There are two popular ways to begin this trip. You can put in at the trailhead right off of Highway 12. This adds an extra 36 miles of rafting and has the advantage of easy access. However, this section of the river is more shallow and not as scenic as its downstream counterpart. Therefore, I recommend starting at Egypt Trailhead and hiking 5.8 miles down to the Escalante River via Fence Canyon.
The trail down to Fence Canyon has numerous cairns marking it, but some of them can be misleading. In particular, when approaching Fence Canyon, be sure to go in the middle of the two legs (no pun intended). This route provides the easiest access to the river.
At the bottom of Fence Canyon awaits the river. Blow up your raft, and float 1 mile to Neon Canyon which will be on your left. Be careful not to miss it; the current can be fast here. The hike to the Golden Cathedral in Neon Canyon is about a mile but is well worth it as this is definitely a highlight of the trip. After Neon Canyon, you will have about 18 miles of relatively narrow water with Russian Olive trees lining the banks. The tree is an invasive species that blocks some of the views and is home to spiders that love to jump on you. This section of the river is relatively calm, but it serves as a good warmup for what lies ahead.

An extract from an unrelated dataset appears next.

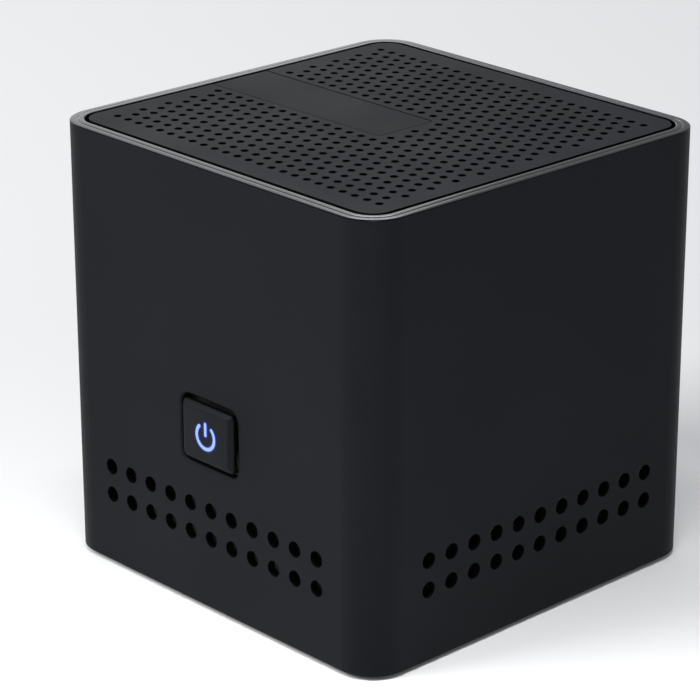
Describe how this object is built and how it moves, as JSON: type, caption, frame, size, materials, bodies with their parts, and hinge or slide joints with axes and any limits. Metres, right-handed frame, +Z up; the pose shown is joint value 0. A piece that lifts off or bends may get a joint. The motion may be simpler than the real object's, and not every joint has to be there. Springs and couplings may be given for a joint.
{
  "type": "mini pc",
  "caption": "Cube-shaped mini PC with a perforated top, side vents and a lit square power button, built as an openable assembly with fan, boards, drive and rear sockets.",
  "frame": {"origin": "centre of the footprint on the floor, under the rubber feet", "axes": "+Z up, front face with the power button towards -Y, rear sockets towards +Y, +X to the right as seen from the front"},
  "size_m": [0.112, 0.1144, 0.1132],
  "materials": {
    "case_plastic": "fine satin moulded or painted dark grey",
    "grille_metal": "fine satin dark grey coating on perforated plate",
    "trim_metal": "polished cut edge, grey anodised",
    "nameplate_metal": "smooth satin dark grey",
    "button_plastic": "satin dark grey",
    "symbol_light": "translucent light guide, lit blue",
    "black_plastic": "moulded black",
    "white_plastic": "natural nylon",
    "blue_plastic": "moulded blue",
    "rubber_black": "soft black rubber",
    "screw_steel": "zinc plated",
    "screw_black": "black oxide",
    "sheet_steel": "galvanised sheet",
    "spring_steel": "bright spring wire",
    "socket_steel": "nickel plated shells",
    "heatsink_aluminium": "extruded, bare",
    "drive_aluminium": "cast lid, bare",
    "brass": "turned",
    "copper_coil": "enamelled copper on laminated iron",
    "board_green": "glass-fibre board with solder mask",
    "card_blue": "glass-fibre card with solder mask",
    "chip_black": "moulded chips",
    "pad_grey": "thermal pad",
    "cable_black": "flexible insulation",
    "foil_gold": "foil antenna and thin leads",
    "lamp_clear": "clear lamp body"
  },
  "bodies": {
    "case": {"base_cover": "case_plastic", "rubber_feet": "rubber_black", "base_screws": "screw_black", "housing_sleeve": "case_plastic", "top_trim_ring": "trim_metal", "top_grille": "grille_metal", "grille_posts": "brass", "nameplate": "nameplate_metal", "grille_screws": "screw_steel", "fan_bracket": "sheet_steel", "fan_frame": "black_plastic", "fan_screws": "screw_steel", "fan_bearing": "brass", "fan_stator": "copper_coil", "fan_cable": "cable_black", "air_duct": "black_plastic", "drive_bracket": "sheet_steel", "storage_drive": "drive_aluminium", "drive_screws": "screw_steel", "sata_cable": "cable_black", "heatsink": "heatsink_aluminium", "heatsink_fins": "heatsink_aluminium", "heatsink_screws": "screw_steel", "heatsink_springs": "spring_steel", "thermal_pad": "pad_grey", "processor": "chip_black", "motherboard": "board_green", "board_standoffs": "brass", "board_screws": "screw_steel", "memory_socket": "black_plastic", "memory_module": "board_green", "m2_sockets": "black_plastic", "ssd_module": "card_blue", "wifi_card": "card_blue", "m2_screws": "brass", "wifi_antennas": "foil_gold", "cell_holder": "black_plastic", "coin_cell": "screw_steel", "power_inductors": "chip_black", "capacitors": "drive_aluminium", "board_headers": "white_plastic", "rear_io_panel": "sheet_steel", "dc_inlet": "black_plastic", "dc_pin": "brass", "hdmi_socket": "socket_steel", "usb_sockets": "socket_steel", "usb_tongues": "blue_plastic", "lan_socket": "socket_steel", "audio_jack": "black_plastic", "button_guide": "black_plastic", "switch_board": "board_green", "tact_switch": "chip_black", "status_led": "lamp_clear", "switch_board_screws": "screw_steel", "panel_cable": "cable_black"},
    "button": {"power_button": "button_plastic", "power_symbol": "symbol_light"},
    "switch_plunger": {"tact_plunger": "black_plastic"},
    "rotor": {"fan_rotor": "black_plastic", "fan_shaft": "screw_steel"}
  },
  "joints": [
    {"name": "power_button_press", "type": "slide", "parent": "case", "child": "button", "axis": [0, 1, 0], "range_m": [0, 0.0006], "stiffness_N_per_m": 2500, "springref_m": -0.0003},
    {"name": "switch_plunger_press", "type": "slide", "parent": "case", "child": "switch_plunger", "axis": [0, 1, 0], "range_m": [0, 0.0006]},
    {"name": "fan_spin", "type": "hinge", "parent": "case", "child": "rotor", "pos_m": [0, 0, 0.1], "axis": [0, 0, 1], "continuous": true}
  ],
  "couplings": [
    {"joint": "switch_plunger_press", "follows": "power_button_press", "ratio": 1}
  ]
}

Once you get to Scorpion Gulch, the river noticeably changes character. Welcome to the most fun section of the Escalante! Here the rapids increase and the views get more dramatic. You will encounter frequent rapids from here on out. The campsite selection also increases with numerous sandy beaches available.
When you hit Steven's Arch (you won't miss it), you will want to start looking out for Coyote Gulch and it's confluence with the Escalante on your right. This will mark the end of your packrafting journey. What follows is the most difficult part of your trip!

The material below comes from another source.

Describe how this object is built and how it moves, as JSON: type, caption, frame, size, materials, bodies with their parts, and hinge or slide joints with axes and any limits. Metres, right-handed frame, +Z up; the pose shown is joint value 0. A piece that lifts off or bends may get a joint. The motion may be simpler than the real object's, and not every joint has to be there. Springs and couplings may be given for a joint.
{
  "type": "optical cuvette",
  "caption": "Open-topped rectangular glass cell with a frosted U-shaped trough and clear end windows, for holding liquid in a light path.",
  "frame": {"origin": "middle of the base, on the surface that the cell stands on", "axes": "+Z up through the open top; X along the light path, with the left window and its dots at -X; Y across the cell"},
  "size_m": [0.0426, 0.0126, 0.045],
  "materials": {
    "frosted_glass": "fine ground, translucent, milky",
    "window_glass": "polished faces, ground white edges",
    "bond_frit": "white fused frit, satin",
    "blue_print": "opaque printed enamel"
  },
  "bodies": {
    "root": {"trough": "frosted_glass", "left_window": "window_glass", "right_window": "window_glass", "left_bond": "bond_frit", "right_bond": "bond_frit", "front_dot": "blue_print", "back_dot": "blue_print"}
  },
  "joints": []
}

You have a few options when exiting Escalante Canyon. You can:
Get out at the Coyote Gulch Confluence and either:
Because time is a concern for most people, this guide describes the exit to Fortymile Ridge Trailhead. However, if you have more time, please do consider the other options.
Follow Coyote Gulch until you get to a waterfall that blocks your passage further upstream. The only way to get around this is by skirting up and around it. To your left, you will see a faint trail with cairns that goes up. Follow that.
Unfortunately, following this path will eventually lead you to a precarious downward sloping slickrock ledge with a huge fall at the end that you will have to traverse if you want to exit the canyon via "Crack in the Wall" It looks so sketchy that it might make you question whether you are going the right way. There is also another slickrock ledge above that is an option. Both options look terrifying, but you will need to decide which one you are most comfortable with. Be very careful here.
Once past this ledge, you can breathe a huge sigh of relief. You should also spend a moment to catch your breath because what lies ahead is a mile long sand dune with 600 feet of elevation gain that you will need to hike up. This part sucks and makes you really appreciate firm footing as it can literally be one step forward and two steps back. When you get to the top of the sand dune, you will encounter your final obstacle out of the canyon. Here lies the infamous "Crack in the Wall", a narrow slot canyon that you should take that leads you up and out of the canyon. Once out, look back at the amazing view and feel good about what you just accomplished.
Fortymile Ridge trailhead is just 2 miles away from here and is well cairned. Follow the route to the trailhead.
Packrafting the Escalante River is everything it's cracked up to be. The low class level and depth of the river makes it a fantastic trip for beginner packrafters, while the scenery and numerous obstacles along the way will intrique seasoned ones as well.
A free backcountry use permit is required for this trip, but can easily be picked up at the Egypt Trailhead. The NPS stocks the trailhead with permits that you fill out on your own. You leave one copy behind at the trailhead and take the other copy with you for the duration of your trip.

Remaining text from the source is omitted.